The prophecy reads thusly:
“A line appears, the order wanes, the family falls and kaos reigns.”
You can kind of see how Zeus might interpret a wrinkle in this way, but when you see how annoyed Dionysus is, how uncertain Riddy is, and make note of all the defiled monuments and public uprisings, it’s easy to see that the problems Zeus is facing are a little bit broader than that.
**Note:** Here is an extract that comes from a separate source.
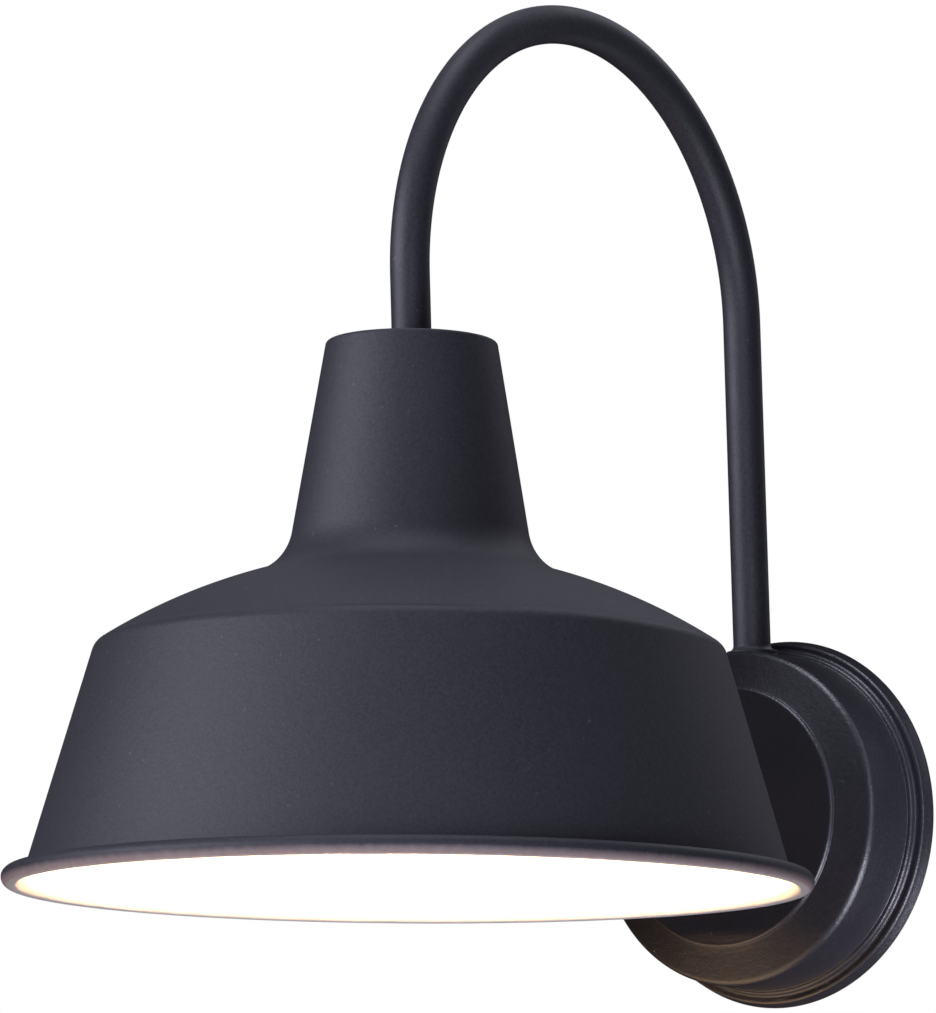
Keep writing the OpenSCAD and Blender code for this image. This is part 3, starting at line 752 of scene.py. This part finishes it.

Interpretation is a powerful thing, which Prometheus points out in his voiceover. Two identical prophecies can be interpreted completely differently depending on who’s reading them, and this is what we see when Riddy receives the same note that Zeus did about lines, order, and kaos.
Riddy Leaves Orpheus
Riddy harbors a lot of resentment for the Gods because her mother left her as a child to become a tacita, a tongue-less priestess whose job is to listen to confessions. Their tongues are kept in a drawer by Hera, who, through them, can hear the confessions being spoken. This is the source of her power.
When Riddy goes to see her mother to rant about having fallen out of love with Orpheus, that’s when she’s given the prophecy. It prompts a bout of rage in her that compels her to defy the gods out loud. Still in this state of fury, she heads outside and spots Cassandra again. When she turns to call after her, she’s hit by a truck and killed.
Cassandra’s warning was correct. Riddy does indeed leave Orpheus. She leaves everyone.
Alignment
Towards the end of Kaos Episode 1, we see how things are coming into alignment for Prometheus, who has been waiting a long time for such a thing to occur. This is also symbolized by the Meander, a structure in Zeus’s water fountain, the eternal, circuitous flow of which denotes things proceeding as they should. A blip in the Meander, as we see emerge towards the end, indicates that things are going badly wrong.
Orpheus, who is genuinely distraught about losing Riddy and had no idea she had fallen out of love with him, buys a gun and plans to end his own life to be reunited with her. But he’s stopped by Dionysus, who tells him there’s another way to get her back.
In a final shot, Riddy wakes up among many other passengers stuffed shoulder-to-shoulder in a boat. They’re all wearing life jackets, presumably being transported to the Underworld.